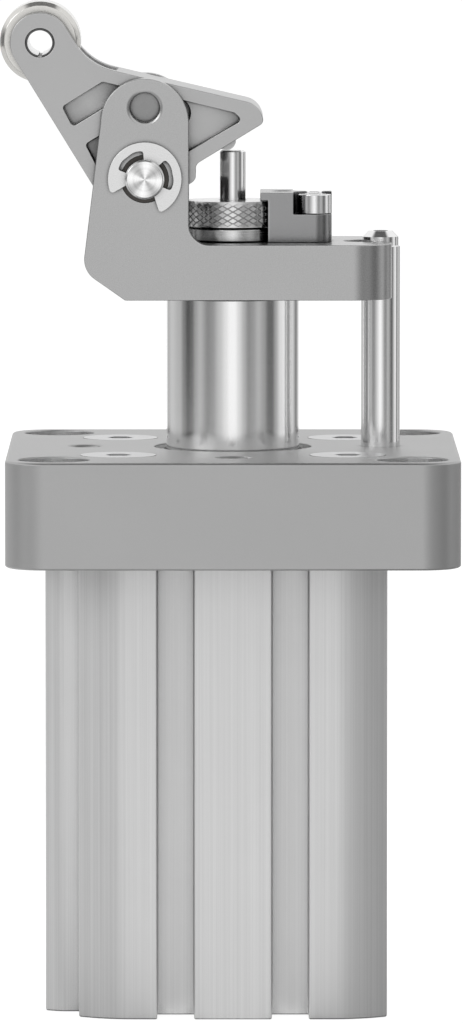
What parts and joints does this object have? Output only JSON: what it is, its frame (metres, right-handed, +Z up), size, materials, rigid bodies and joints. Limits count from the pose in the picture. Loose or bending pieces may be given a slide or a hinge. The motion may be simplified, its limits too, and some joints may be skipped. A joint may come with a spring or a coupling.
{
  "type": "stopper cylinder with roller lever",
  "caption": "Pneumatic stopper cylinder with a square mounting flange, a damped roller lever, a guide rod and a grooved square barrel.",
  "frame": {"origin": "middle of the barrel's foot, on the axis of the piston rod", "axes": "+Z up the piston rod; +X towards the guide rod, away from the roller; +Y to the back, along the lever axle"},
  "size_m": [0.1164, 0.1146, 0.2562],
  "materials": {
    "anodised_aluminium": "satin anodised",
    "milled_aluminium": "fine milled and anodised",
    "satin_steel": "satin nickel plated",
    "chromed_steel": "polished hard chrome",
    "zinc_steel": "bright zinc plated",
    "spring_steel": "bright",
    "bronze": "sintered, oiled",
    "seal_rubber": "matte",
    "wear_plastic": "matte",
    "magnet_ferrite": "matte",
    "roller_plastic": "turned, slightly glossy"
  },
  "bodies": {
    "housing": {"barrel": "anodised_aluminium", "end_cap": "anodised_aluminium", "end_cap_seal": "seal_rubber", "end_cap_ring": "spring_steel", "flange": "milled_aluminium", "flange_seal": "seal_rubber", "flange_screws": "zinc_steel", "rod_bearing": "bronze", "rod_seal": "seal_rubber", "rod_wiper": "seal_rubber", "stroke_bumper": "seal_rubber", "guide_rod": "chromed_steel", "advance_spring": "spring_steel"},
    "ram": {"piston_rod": "chromed_steel", "piston": "milled_aluminium", "piston_seal": "seal_rubber", "piston_magnet": "magnet_ferrite", "piston_wear_ring": "wear_plastic", "piston_bolt": "zinc_steel", "bracket": "satin_steel", "bracket_dowel": "zinc_steel", "axle_bush_front": "bronze", "axle_bush_back": "bronze", "absorber_body": "zinc_steel", "absorber_gland": "zinc_steel", "absorber_spring": "spring_steel", "absorber_lock_nut": "chromed_steel", "lock_block": "satin_steel", "lock_screws": "zinc_steel", "lever_spring": "spring_steel"},
    "ring": {"setting_ring": "zinc_steel"},
    "plunger": {"plunger": "chromed_steel"},
    "axle": {"lever_axle": "zinc_steel", "axle_clip_front": "spring_steel", "axle_clip_back": "spring_steel"},
    "arm": {"lever": "satin_steel", "pressure_pad": "chromed_steel", "roller_pin": "spring_steel"},
    "wheel": {"roller": "roller_plastic", "roller_bush": "bronze"}
  },
  "joints": [
    {"name": "rod_stroke", "type": "slide", "parent": "housing", "child": "ram", "axis": [0, 0, 1], "range_m": [-0.03, 0], "stiffness_N_per_m": 500, "springref_m": 0.06, "deforming": ["advance_spring"]},
    {"name": "ring_turn", "type": "hinge", "parent": "ram", "child": "ring", "pos_m": [0, 0, 0.2021], "axis": [0, 0, 1], "range_deg": [-150, 150]},
    {"name": "lever_push", "type": "hinge", "parent": "ram", "child": "axle", "pos_m": [-0.0223, 0, 0.2118], "axis": [0, 1, 0], "range_deg": [0, 25], "deforming": ["lever_spring"]},
    {"name": "plunger_travel", "type": "slide", "parent": "ram", "child": "plunger", "axis": [0, 0, 1], "range_m": [-0.0096, 0], "stiffness_N_per_m": 100, "springref_m": 0.04, "deforming": ["absorber_spring"]},
    {"name": "lever_fold", "type": "hinge", "parent": "axle", "child": "arm", "pos_m": [-0.0223, 0, 0.2118], "axis": [0, 1, 0], "range_deg": [-26, 0], "stiffness_Nm_per_rad": 0.05, "springref_deg": 57.3, "deforming": ["lever_spring"]},
    {"name": "roller_spin", "type": "hinge", "parent": "arm", "child": "wheel", "pos_m": [-0.0489, 0, 0.246], "axis": [0, 1, 0], "continuous": true}
  ],
  "couplings": [
    {"joint": "lever_push", "follows": "plunger_travel", "rad_per_m": -45.45}
  ]
}
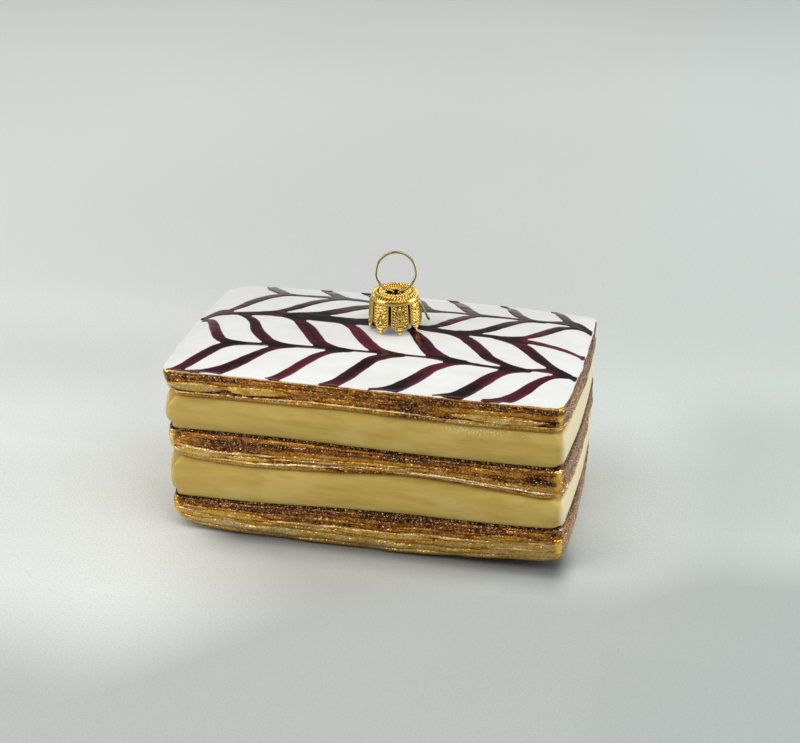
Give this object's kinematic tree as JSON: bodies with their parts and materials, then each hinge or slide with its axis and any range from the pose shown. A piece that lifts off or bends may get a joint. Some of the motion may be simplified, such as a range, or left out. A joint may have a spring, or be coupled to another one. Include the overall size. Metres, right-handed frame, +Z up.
{
  "type": "mille feuille slice glass ornament",
  "caption": "Blown glass hanging ornament shaped as a mille feuille slice with feathered icing, crust and cream bands, a crimped metal cap and a wire hanger ring.",
  "frame": {"origin": "on the ground plane, under the middle of the bounding box", "axes": "+Z up towards the hanger ring, +X along the slice to the right seen from its front, +Y towards its back"},
  "size_m": [0.094, 0.0528, 0.0631],
  "materials": {
    "painted_glass": "gloss paint over glass",
    "icing_white": "pearly gloss paint over glass",
    "feather_paint": "raised gloss enamel over glass",
    "crust_paint": "metallic lacquer over glass",
    "cream_paint": "satin paint over glass",
    "glitter": "fine metallic glitter",
    "cap_metal": "embossed and polished",
    "wire_metal": "drawn and bright"
  },
  "bodies": {
    "root": {"glass_body": "painted_glass", "cap": "cap_metal", "hanger": "wire_metal"}
  },
  "joints": []
}
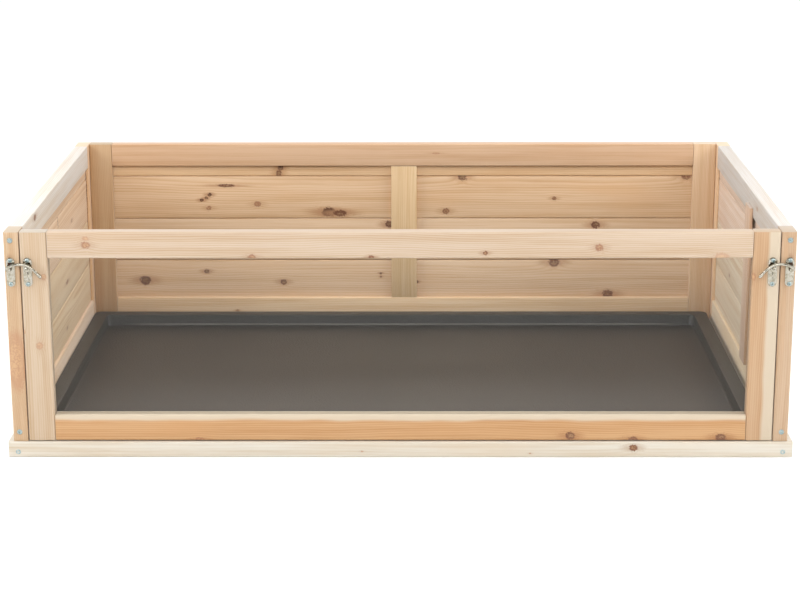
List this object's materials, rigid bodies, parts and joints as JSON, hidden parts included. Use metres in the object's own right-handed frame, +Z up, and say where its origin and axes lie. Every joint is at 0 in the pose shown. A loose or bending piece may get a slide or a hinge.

● Task requirements: All of the entries need to be reproduced exactly; please write them out.

● Output of the exercise:
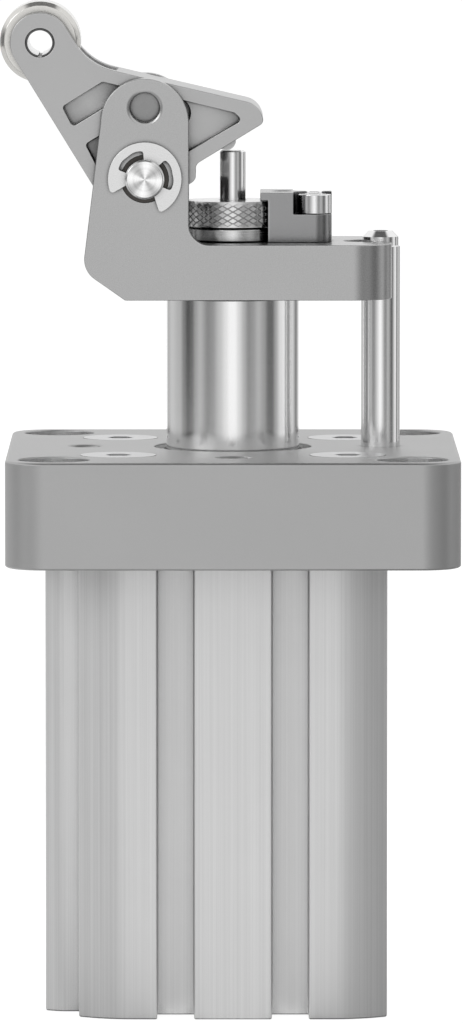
What parts and joints does this object have? Output only JSON: what it is, its frame (metres, right-handed, +Z up), size, materials, rigid bodies and joints. Limits count from the pose in the picture. Loose or bending pieces may be given a slide or a hinge. The motion may be simplified, its limits too, and some joints may be skipped. A joint may come with a spring or a coupling.
{
  "type": "stopper cylinder with roller lever",
  "caption": "Pneumatic stopper cylinder with a square mounting flange, a damped roller lever, a guide rod and a grooved square barrel.",
  "frame": {"origin": "middle of the barrel's foot, on the axis of the piston rod", "axes": "+Z up the piston rod; +X towards the guide rod, away from the roller; +Y to the back, along the lever axle"},
  "size_m": [0.1164, 0.1146, 0.2562],
  "materials": {
    "anodised_aluminium": "satin anodised",
    "milled_aluminium": "fine milled and anodised",
    "satin_steel": "satin nickel plated",
    "chromed_steel": "polished hard chrome",
    "zinc_steel": "bright zinc plated",
    "spring_steel": "bright",
    "bronze": "sintered, oiled",
    "seal_rubber": "matte",
    "wear_plastic": "matte",
    "magnet_ferrite": "matte",
    "roller_plastic": "turned, slightly glossy"
  },
  "bodies": {
    "housing": {"barrel": "anodised_aluminium", "end_cap": "anodised_aluminium", "end_cap_seal": "seal_rubber", "end_cap_ring": "spring_steel", "flange": "milled_aluminium", "flange_seal": "seal_rubber", "flange_screws": "zinc_steel", "rod_bearing": "bronze", "rod_seal": "seal_rubber", "rod_wiper": "seal_rubber", "stroke_bumper": "seal_rubber", "guide_rod": "chromed_steel", "advance_spring": "spring_steel"},
    "ram": {"piston_rod": "chromed_steel", "piston": "milled_aluminium", "piston_seal": "seal_rubber", "piston_magnet": "magnet_ferrite", "piston_wear_ring": "wear_plastic", "piston_bolt": "zinc_steel", "bracket": "satin_steel", "bracket_dowel": "zinc_steel", "axle_bush_front": "bronze", "axle_bush_back": "bronze", "absorber_body": "zinc_steel", "absorber_gland": "zinc_steel", "absorber_spring": "spring_steel", "absorber_lock_nut": "chromed_steel", "lock_block": "satin_steel", "lock_screws": "zinc_steel", "lever_spring": "spring_steel"},
    "ring": {"setting_ring": "zinc_steel"},
    "plunger": {"plunger": "chromed_steel"},
    "axle": {"lever_axle": "zinc_steel", "axle_clip_front": "spring_steel", "axle_clip_back": "spring_steel"},
    "arm": {"lever": "satin_steel", "pressure_pad": "chromed_steel", "roller_pin": "spring_steel"},
    "wheel": {"roller": "roller_plastic", "roller_bush": "bronze"}
  },
  "joints": [
    {"name": "rod_stroke", "type": "slide", "parent": "housing", "child": "ram", "axis": [0, 0, 1], "range_m": [-0.03, 0], "stiffness_N_per_m": 500, "springref_m": 0.06, "deforming": ["advance_spring"]},
    {"name": "ring_turn", "type": "hinge", "parent": "ram", "child": "ring", "pos_m": [0, 0, 0.2021], "axis": [0, 0, 1], "range_deg": [-150, 150]},
    {"name": "lever_push", "type": "hinge", "parent": "ram", "child": "axle", "pos_m": [-0.0223, 0, 0.2118], "axis": [0, 1, 0], "range_deg": [0, 25], "deforming": ["lever_spring"]},
    {"name": "plunger_travel", "type": "slide", "parent": "ram", "child": "plunger", "axis": [0, 0, 1], "range_m": [-0.0096, 0], "stiffness_N_per_m": 100, "springref_m": 0.04, "deforming": ["absorber_spring"]},
    {"name": "lever_fold", "type": "hinge", "parent": "axle", "child": "arm", "pos_m": [-0.0223, 0, 0.2118], "axis": [0, 1, 0], "range_deg": [-26, 0], "stiffness_Nm_per_rad": 0.05, "springref_deg": 57.3, "deforming": ["lever_spring"]},
    {"name": "roller_spin", "type": "hinge", "parent": "arm", "child": "wheel", "pos_m": [-0.0489, 0, 0.246], "axis": [0, 1, 0], "continuous": true}
  ],
  "couplings": [
    {"joint": "lever_push", "follows": "plunger_travel", "rad_per_m": -45.45}
  ]
}
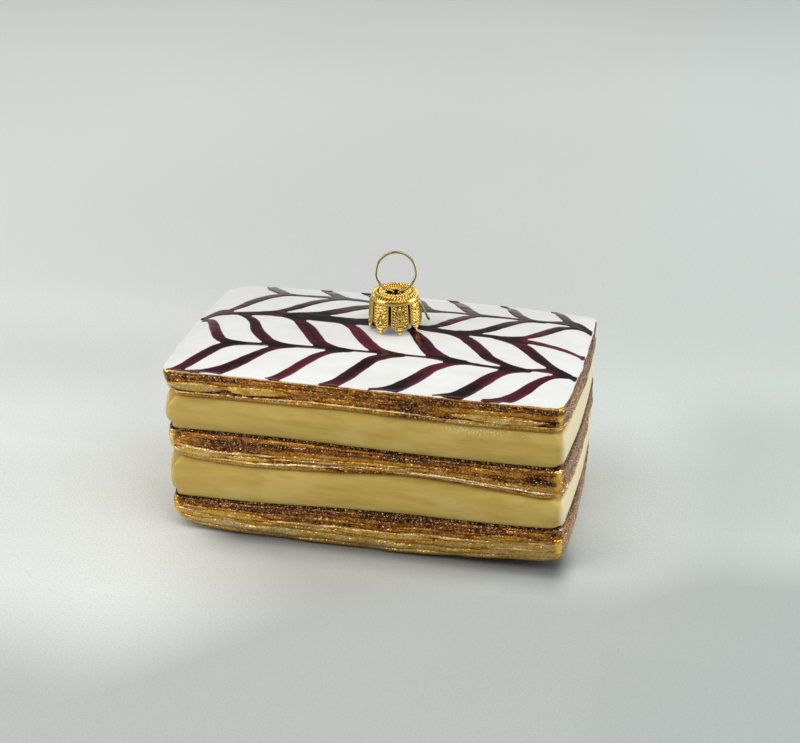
Give this object's kinematic tree as JSON: bodies with their parts and materials, then each hinge or slide with its axis and any range from the pose shown. A piece that lifts off or bends may get a joint. Some of the motion may be simplified, such as a range, or left out. A joint may have a spring, or be coupled to another one. Include the overall size. Metres, right-handed frame, +Z up.
{
  "type": "mille feuille slice glass ornament",
  "caption": "Blown glass hanging ornament shaped as a mille feuille slice with feathered icing, crust and cream bands, a crimped metal cap and a wire hanger ring.",
  "frame": {"origin": "on the ground plane, under the middle of the bounding box", "axes": "+Z up towards the hanger ring, +X along the slice to the right seen from its front, +Y towards its back"},
  "size_m": [0.094, 0.0528, 0.0631],
  "materials": {
    "painted_glass": "gloss paint over glass",
    "icing_white": "pearly gloss paint over glass",
    "feather_paint": "raised gloss enamel over glass",
    "crust_paint": "metallic lacquer over glass",
    "cream_paint": "satin paint over glass",
    "glitter": "fine metallic glitter",
    "cap_metal": "embossed and polished",
    "wire_metal": "drawn and bright"
  },
  "bodies": {
    "root": {"glass_body": "painted_glass", "cap": "cap_metal", "hanger": "wire_metal"}
  },
  "joints": []
}
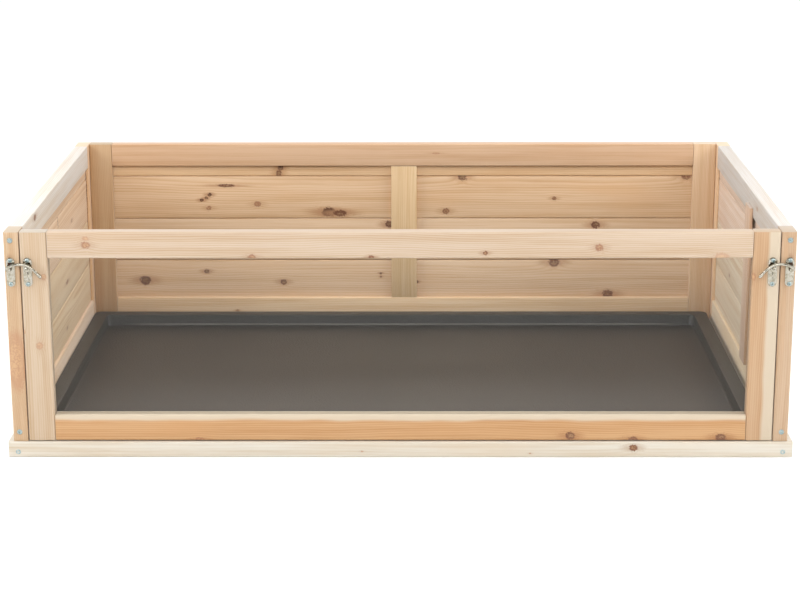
List this object's materials, rigid bodies, parts and joints as JSON, hidden parts included. Use metres in the object's own right-handed frame, +Z up, and say where its origin and axes lie. Every joint is at 0 in the pose shown. A loose or bending piece may get a slide or a hinge.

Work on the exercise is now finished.